Along with this evolution of tobacco-related criminal activity, there has been a significant increase in drug seizures last year, when the Tax Agency seized almost 15 tons of cocaine, 117% more than the previous year, and 139 tons of hashish, 27% more. This increase in seizures coincides with the reactivation, by criminal organisations, of the so-called "Atlantic route" in the case of cocaine, and the opening of the "Eastern Mediterranean route" for hashish. In both cases, the actions carried out have made it possible to intercept shipments on the high seas, many of which are destined for third countries.

 

Economic crimes and money laundering

Another key activity carried out by the Customs and Excise Department of the Tax Agency is the detection and repression of money laundering generated by various criminal activities. In this area, the Agency reported a total of 136 alleged money laundering offences valued at almost 192 million euros in 2013, 65.2% more than the previous year, and made 164 arrests.

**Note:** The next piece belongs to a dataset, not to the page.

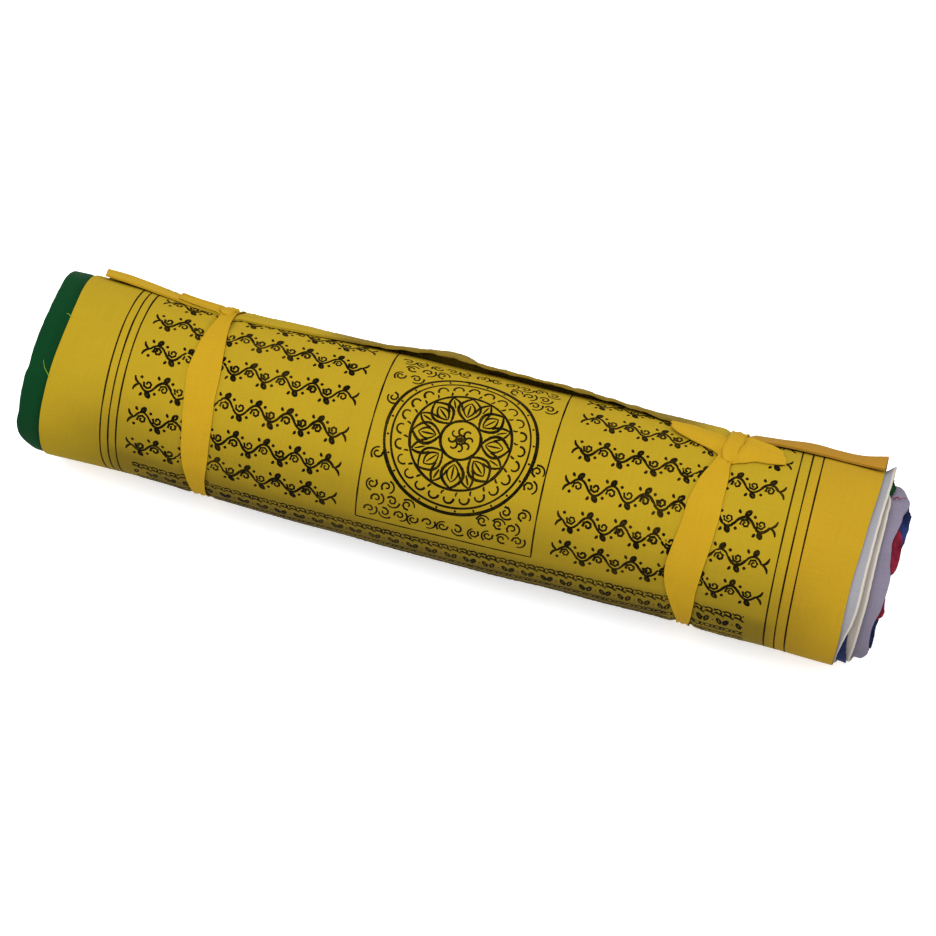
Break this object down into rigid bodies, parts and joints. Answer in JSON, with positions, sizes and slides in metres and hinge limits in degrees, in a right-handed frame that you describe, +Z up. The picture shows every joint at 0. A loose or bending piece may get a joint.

The work carried out by the Customs Department in the fight against tax fraud has been marked in 2013 by the increase in collaboration with other areas of the Agency established by last year's Tax Control Plan, a strategy that has allowed Customs to increase by 22% the coordinated actions against tax fraud in which it has participated (734 in 2013) and its results by 36.8% (195 million euros of tax fraud identified).

The total amount of economic crimes (tax fraud) and money laundering reported by Customs in 2013 amounted to a total estimated value of 387.1 million euros, 49.5% more than the previous year.

In the tax field, the work of Spanish Customs focuses on the control of the taxes that it is responsible for managing (import tariffs, VAT and Special Taxes) from a perspective that is as least intrusive as possible, with the aim of facilitating normal development of foreign trade. Last year, more than 9 million containers entered and left Spanish ports and 638,000 tons of merchandise circulated through airports.